VI. Final presentation

Content

Your final presentation must cover the general content areas outlined in Section III.

Audience

People like your 112 peers – not familiar with your project, but comfortable with data.

Length

8-9 minutes for groups of 3 and 10-11 minutes for groups of 4.

Attendance & participation

Each group member must speak for roughly equal amounts of time.
You must be present at & engaged in all other presentations, not just your own.

Speaking

When speaking yourself, work toward the following: confidence, steady pacing, eye
contact, body language (don’t speak to the board), accessible volume. 

Format (slides)

Your talk should utilize a set of Google slides (shared with me). These slides should…

  • be organized and informative

  • be free of spelling and grammar errors

  • be clear and engaging (utilize pictures, avoid excessive text, etc)

  • only include R code when that code, not its output, is the point

  • utilize effective, accessible, & professional graphics (e.g. use thoughtful axis
    labels, figure captions or titles, and color-blind friendly palettes)

Style

Tell an engaging and cohesive story – don’t simply present a list of things you did or get distracted by elements that aren’t relevant to your research question.





VII. Data

You can work with any dataset that: (1) you haven’t used in this or other MSCS courses; and (2) that’s rich enough to produce an engaging project. You can take any of the following approaches to find data:

CAVEAT: You cannot collect your own data via a survey. This requires a lot of paperwork that isn’t feasible in our time frame.

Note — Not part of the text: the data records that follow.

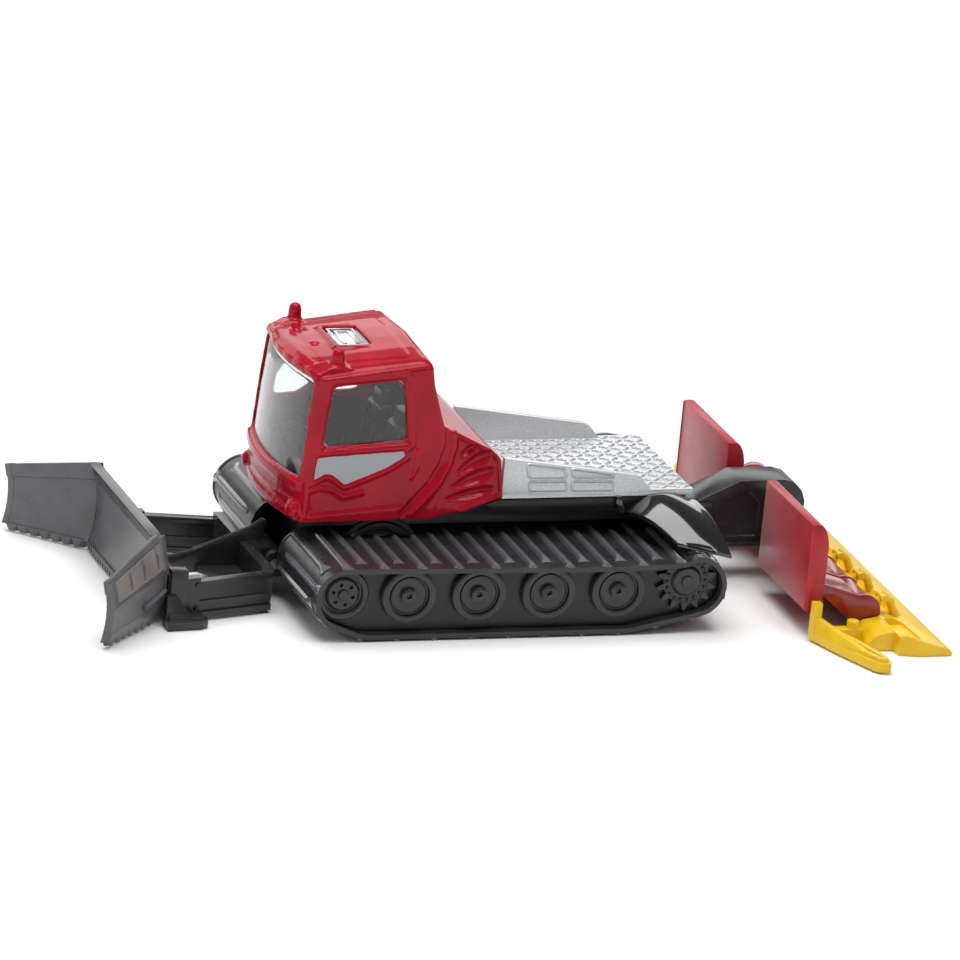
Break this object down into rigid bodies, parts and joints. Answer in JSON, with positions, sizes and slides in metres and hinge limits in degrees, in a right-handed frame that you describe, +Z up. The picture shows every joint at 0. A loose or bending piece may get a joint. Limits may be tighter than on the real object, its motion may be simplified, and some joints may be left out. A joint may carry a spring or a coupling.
{
  "type": "toy snowcat groomer",
  "caption": "Pocket-size die-cast toy piste groomer on tracks, with a glazed cab, load bed, lifting winged blade and lifting rear tiller with comb.",
  "frame": {"origin": "on the floor, under the middle of the bounding box", "axes": "+X to the blade, +Y to the vehicle's left, +Z up"},
  "size_m": [0.1114, 0.0772, 0.035],
  "materials": {
    "red_enamel": "gloss red enamel on a zinc casting",
    "silver_paint": "fine metallic silver paint on a zinc casting",
    "clear_plastic": "clear moulded styrene",
    "black_plastic": "satin black moulded plastic",
    "gloss_black": "polished black moulded plastic",
    "track_black": "satin black moulded plastic",
    "blade_grey": "satin dark grey moulded plastic",
    "red_plastic": "semi-gloss red moulded plastic",
    "yellow_plastic": "satin yellow moulded plastic",
    "steel_pin": "plain steel pin"
  },
  "bodies": {
    "chassis": {"chassis_frame": "black_plastic", "chassis_deck": "black_plastic", "cab_shell": "red_enamel", "cab_glazing": "clear_plastic", "cab_floor": "black_plastic", "seat_left": "black_plastic", "seat_right": "black_plastic", "dashboard": "black_plastic", "steering_wheel": "black_plastic", "load_bed": "silver_paint", "mudguard_left": "gloss_black", "mudguard_right": "gloss_black", "blade_pin": "steel_pin", "tiller_pin": "steel_pin", "track_left": "track_black", "track_right": "track_black", "track_frame_left": "track_black", "track_frame_right": "track_black", "idler_left": "track_black", "road_wheel_1_left": "track_black", "road_wheel_2_left": "track_black", "road_wheel_3_left": "track_black", "road_wheel_4_left": "track_black", "sprocket_left": "track_black", "idler_right": "track_black", "road_wheel_1_right": "track_black", "road_wheel_2_right": "track_black", "road_wheel_3_right": "track_black", "road_wheel_4_right": "track_black", "sprocket_right": "track_black"},
    "blade_arm": {"blade_carrier": "black_plastic", "blade_centre": "blade_grey", "blade_wing_left": "blade_grey", "blade_wing_right": "blade_grey", "skid_left": "black_plastic", "skid_right": "black_plastic"},
    "tiller": {"tiller_arm": "blade_grey", "tiller_hood_left": "red_plastic", "tiller_hood_right": "red_plastic", "drum_housing": "red_plastic", "finishing_comb": "yellow_plastic", "side_finisher_left": "yellow_plastic", "side_finisher_right": "yellow_plastic"}
  },
  "joints": [
    {"name": "blade_lift", "type": "hinge", "parent": "chassis", "child": "blade_arm", "pos_m": [0.0272, 0, 0.0046], "axis": [0, -1, 0], "range_deg": [0, 20]},
    {"name": "tiller_lift", "type": "hinge", "parent": "chassis", "child": "tiller", "pos_m": [-0.029, 0, 0.0086], "axis": [0, 1, 0], "range_deg": [0, 35]}
  ]
}
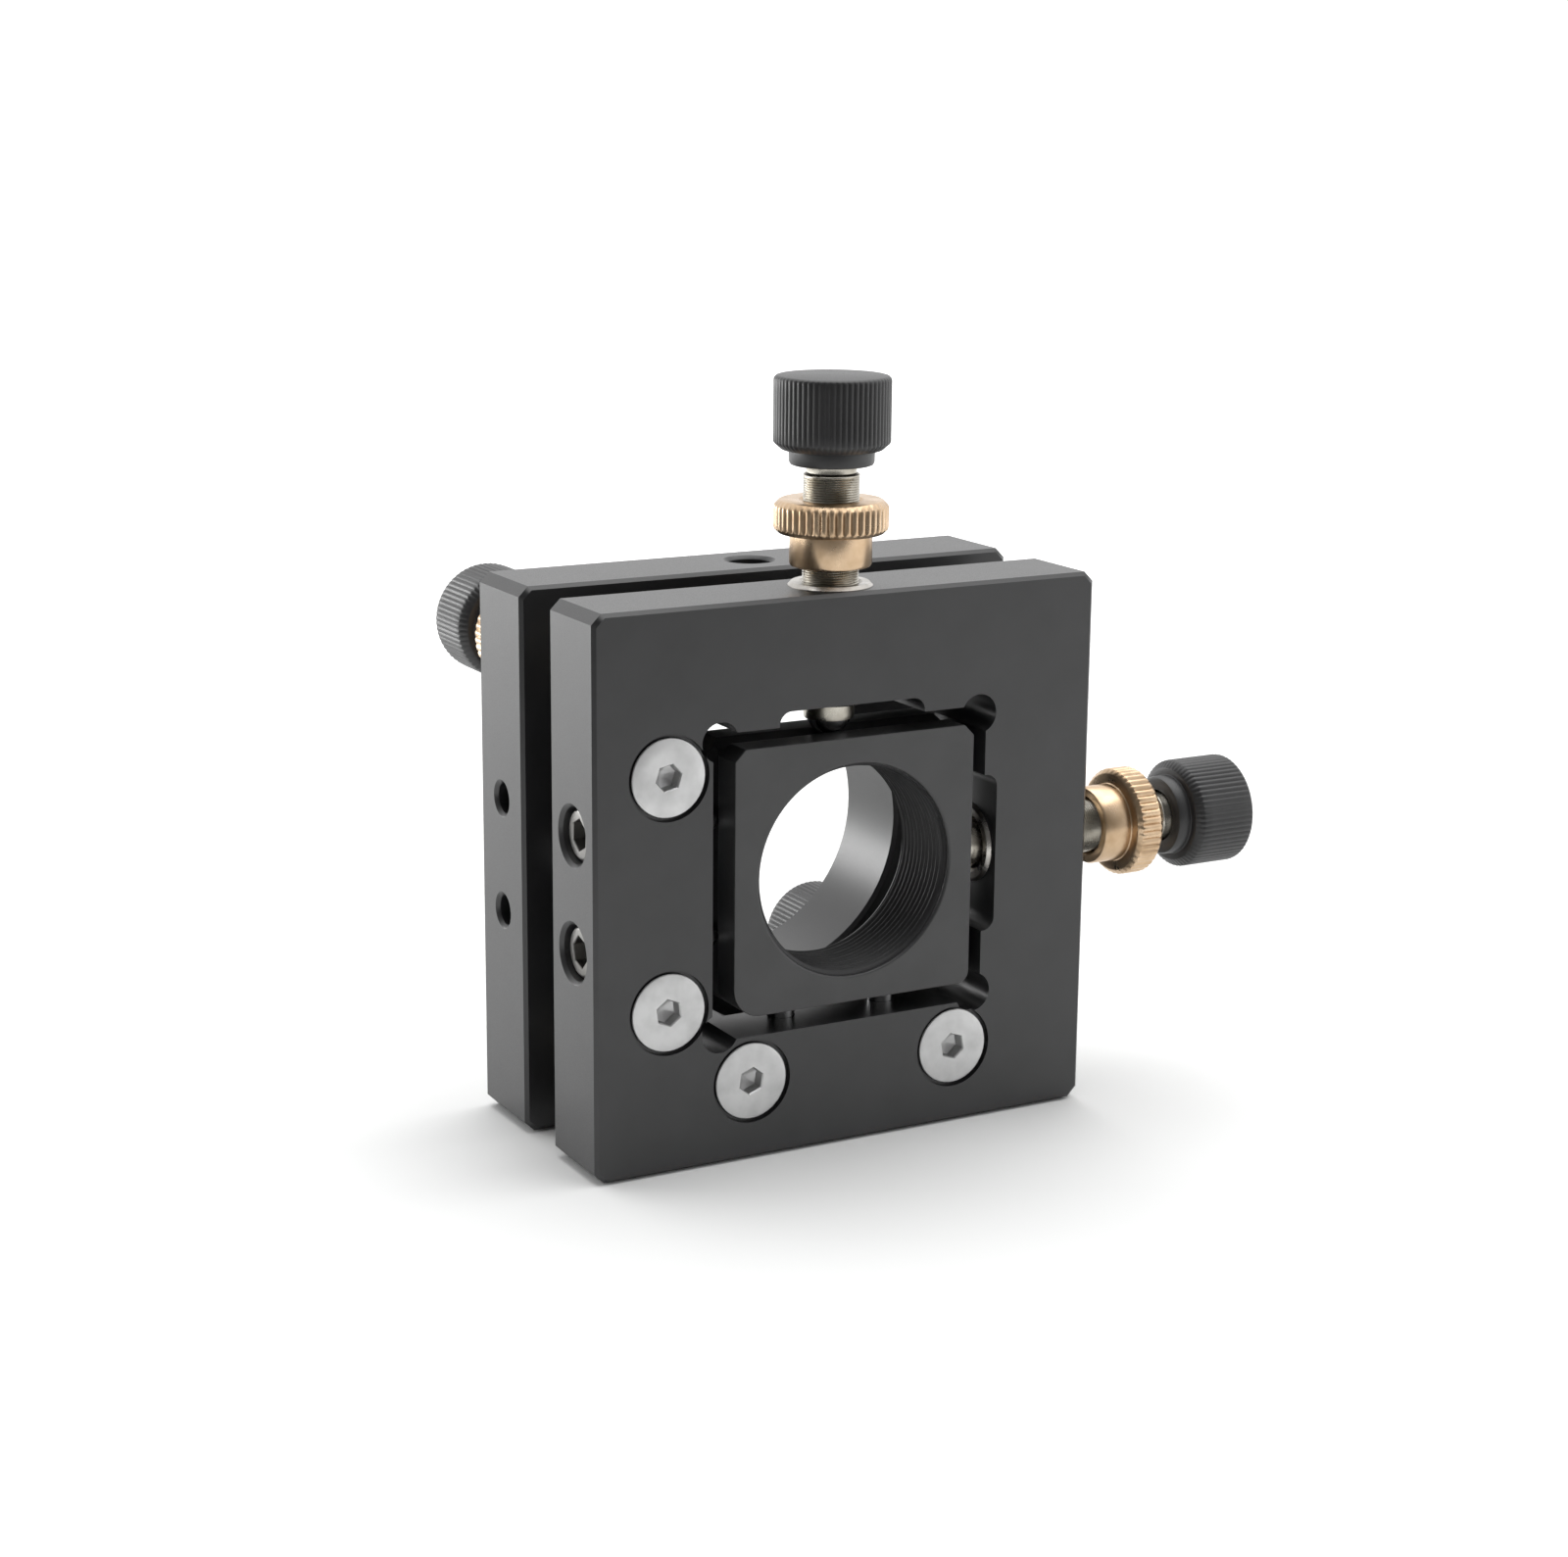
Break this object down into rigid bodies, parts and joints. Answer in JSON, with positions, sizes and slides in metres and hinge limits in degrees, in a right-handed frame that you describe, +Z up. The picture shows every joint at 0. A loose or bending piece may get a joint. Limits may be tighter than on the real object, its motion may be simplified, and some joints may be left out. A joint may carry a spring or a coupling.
{
  "type": "kinematic mirror mount",
  "caption": "Square mirror mount: a frame tilts on a pivot ball in front of a fixed plate, and a threaded optic cell in its window shifts sideways and up, each by a fine knurled screw.",
  "frame": {"origin": "mouth of the post hole, in the middle of the rear plate's underside", "axes": "+X to the right seen from the front, +Y to the rear along the light path, +Z up"},
  "size_m": [0.0826, 0.048, 0.0819],
  "materials": {
    "plate_black": "satin black anodised",
    "cell_black": "satin black anodised",
    "knob_black": "satin black anodised, knurled",
    "nut_brass": "satin turned, knurled",
    "bushing_steel": "bright turned",
    "screw_steel": "satin",
    "fastener_steel": "light matte",
    "polished_steel": "polished",
    "spring_steel": "drawn wire"
  },
  "bodies": {
    "base": {"rear_plate": "plate_black", "pivot_post": "screw_steel", "pitch_bushing": "bushing_steel", "yaw_bushing": "bushing_steel", "rear_spring_pins": "screw_steel"},
    "pivot": {"pivot_ball": "polished_steel"},
    "front": {"front_frame": "plate_black", "cone_seat": "polished_steel", "vee_seat": "polished_steel", "flat_seat": "polished_steel", "x_bushing": "bushing_steel", "z_bushing": "bushing_steel", "left_spring_bar": "plate_black", "bottom_spring_bar": "plate_black", "front_spring_pins": "screw_steel", "countersunk_screws": "fastener_steel", "left_set_screws": "fastener_steel", "bottom_set_screws": "fastener_steel", "left_push_springs": "spring_steel", "bottom_push_springs": "spring_steel", "left_tilt_spring": "spring_steel", "bottom_tilt_spring": "spring_steel"},
    "x_slide": {"x_tip_ball": "polished_steel", "left_plungers": "screw_steel"},
    "cell": {"optic_cell": "cell_black"},
    "x_drive": {"x_screw": "screw_steel", "x_knob": "knob_black"},
    "x_nut": {"x_lock_nut": "nut_brass"},
    "z_slide": {"z_tip_ball": "polished_steel", "bottom_plungers": "screw_steel"},
    "z_drive": {"z_screw": "screw_steel", "z_knob": "knob_black"},
    "z_nut": {"z_lock_nut": "nut_brass"},
    "pitch_slide": {"pitch_tip_ball": "polished_steel"},
    "pitch_drive": {"pitch_screw": "screw_steel", "pitch_knob": "knob_black"},
    "pitch_nut": {"pitch_lock_nut": "nut_brass"},
    "yaw_slide": {"yaw_tip_ball": "polished_steel"},
    "yaw_drive": {"yaw_screw": "screw_steel", "yaw_knob": "knob_black"},
    "yaw_nut": {"yaw_lock_nut": "nut_brass"}
  },
  "joints": [
    {"name": "pitch", "type": "hinge", "parent": "base", "child": "pivot", "pos_m": [-0.0215, -0.0127, 0.0085], "axis": [1, 0, 0], "range_deg": [-3, 1.15], "deforming": ["left_tilt_spring"]},
    {"name": "yaw", "type": "hinge", "parent": "pivot", "child": "front", "pos_m": [-0.0215, -0.0127, 0.0085], "axis": [0, 0, 1], "range_deg": [-1.15, 3], "deforming": ["bottom_tilt_spring"]},
    {"name": "x_travel", "type": "slide", "parent": "front", "child": "x_slide", "axis": [1, 0, 0], "range_m": [-0.0022, 0.0008], "deforming": ["left_push_springs"]},
    {"name": "cell_rise", "type": "slide", "parent": "x_slide", "child": "cell", "axis": [0, 0, 1], "range_m": [-0.0015, 0.0015]},
    {"name": "x_turn", "type": "hinge", "parent": "x_slide", "child": "x_drive", "pos_m": [0.01704, -0.01795, 0.03], "axis": [1, 0, 0], "range_deg": [-3169, 1153]},
    {"name": "x_lock", "type": "hinge", "parent": "front", "child": "x_nut", "pos_m": [0.038, -0.01795, 0.03], "axis": [1, 0, 0], "range_deg": [-1440, 1440]},
    {"name": "z_travel", "type": "slide", "parent": "front", "child": "z_slide", "axis": [0, 0, 1], "range_m": [-0.0015, 0.0015], "deforming": ["bottom_push_springs"]},
    {"name": "z_turn", "type": "hinge", "parent": "z_slide", "child": "z_drive", "pos_m": [0, -0.01795, 0.04634], "axis": [0, 0, 1], "range_deg": [-2161, 2161]},
    {"name": "z_lock", "type": "hinge", "parent": "front", "child": "z_nut", "pos_m": [0, -0.01795, 0.066], "axis": [0, 0, 1], "range_deg": [-1440, 1440]},
    {"name": "pitch_travel", "type": "slide", "parent": "base", "child": "pitch_slide", "axis": [0, 1, 0], "range_m": [-0.00086, 0.00225]},
    {"name": "yaw_travel", "type": "slide", "parent": "base", "child": "yaw_slide", "axis": [0, 1, 0], "range_m": [-0.00086, 0.00225]},
    {"name": "pitch_turn", "type": "hinge", "parent": "pitch_slide", "child": "pitch_drive", "pos_m": [-0.0215, -0.0127, 0.0515], "axis": [0, 1, 0], "range_deg": [-1239, 3241]},
    {"name": "yaw_turn", "type": "hinge", "parent": "yaw_slide", "child": "yaw_drive", "pos_m": [0.0215, -0.0127, 0.0085], "axis": [0, 1, 0], "range_deg": [-1239, 3241]},
    {"name": "pitch_lock", "type": "hinge", "parent": "base", "child": "pitch_nut", "pos_m": [-0.0215, 0.009, 0.0515], "axis": [0, 1, 0], "range_deg": [-720, 1440]},
    {"name": "yaw_lock", "type": "hinge", "parent": "base", "child": "yaw_nut", "pos_m": [0.0215, 0.009, 0.0085], "axis": [0, 1, 0], "range_deg": [-720, 1440]}
  ],
  "couplings": [
    {"joint": "x_turn", "follows": "x_travel", "rad_per_m": 25133},
    {"joint": "z_turn", "follows": "z_travel", "rad_per_m": 25133},
    {"joint": "cell_rise", "follows": "z_travel", "ratio": 1},
    {"joint": "pitch_turn", "follows": "pitch_travel", "rad_per_m": 25133},
    {"joint": "pitch", "follows": "pitch_travel", "rad_per_m": -23.256},
    {"joint": "yaw_turn", "follows": "yaw_travel", "rad_per_m": 25133},
    {"joint": "yaw", "follows": "yaw_travel", "rad_per_m": 23.256}
  ]
}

VIII. General project timeline

  • Week 1: Establish foundations. Get in groups, finalize topics, get data, do preliminary data checks / cleaning, do some preliminary analysis (wrangling and plots). Do more if possible!!

  • Week 2: Complete the bulk of the analysis, and start thinking about final report / presentation.

  • Week 3: Finalize analysis and chip away at the final report / presentation.

  • Week 4: Finalize final report and presentation.